FULTON COUNTY — Beginning on May 1, those who operate an Airbnb in Fulton and Cayuga counties will have to pay a 4 percent occupancy tax on their short-term rentals.
Though Fulton County enacted an occupancy tax for all rentals less than 30 days in July, Treasurer Edgar Blodgett said the county has not collected tax on Airbnb rentals.
He added that the county has generated $132,534 in occupancy tax since July.
"The tax is used for economic development and tourism," Blodgett said. "It helps with expenses that are incurred through all tourism promotions."
There are nearly 100 Airbnb rentals listed in Fulton County.
In 2017, according to Airbnb, 70 hosts welcomed 4,500 guests in Fulton County, and the average host generated $6,300 in income.
In Cayuga County, 70 Airbnb hosts generated an average of $7,800 in income in 2017 with 3,000 guests.
The agreement with Fulton and Cayuga counties marks 20 counties Airbnb is working with across the state.
Other counties are Cattaraugus, Cortland, Delaware, Dutchess, Essex, Franklin, Livingston, Monroe, Onondaga, Otsego, Rensselaer, Schuyler, Schoharie, Seneca, St. Lawrence, Sullivan, Tompkins and Wyoming.
Saratoga County could soon be added to the list.

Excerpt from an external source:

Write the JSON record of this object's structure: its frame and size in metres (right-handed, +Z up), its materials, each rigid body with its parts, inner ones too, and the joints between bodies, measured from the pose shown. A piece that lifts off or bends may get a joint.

Earlier this month, city of Saratoga Springs Commissioner of Finance Michele Madigan said the department is putting together a resolution to send to the county, with the intent of implementing an occupancy tax on short-term rental properties.
The city is also in the midst of drafting a proposal that would require short-term rental properties to register with the city.
Deputy Commissioner of Public Safety John Daley said the department would likely be seeking the approval of City Council in May to award a bid to a third-party company that would oversee short-term rental properties in the city.
Through its existing agreements in New York state, Airbnb has remitted more than $1.4 million in occupancy taxes since its initial agreement with Tompkins County in July 2016.
In 2017, Airbnb remitted more than $1 million in occupancy tax revenue.
Airbnb supports the state Assembly Bill A7520, which was first introduced last April and has not been signed by Gov. Andrew Cuomo. It aims to enable any city with a population greater than 1 million to impose and collect occupancy tax on short-term rental units.
The purpose of the bill is "to legalize responsible home sharing in New York, while enabling regulators to target enforcement of those who turn permanent housing into illegal hotels."
Josh Meltzer, head of New York Public Policy for Airbnb, said in a prepared statement: “Now 20 counties will be able to use this new revenue stream from home sharing to continue providing critical services to tens of thousands of New Yorkers.
"This is only further proof of the exponential opportunity inherent to home sharing, not only for hosts and small businesses, but also for our communities overall. It also serves as a clear example to the state of the economic potential on the table in supporting common-sense home sharing regulations.”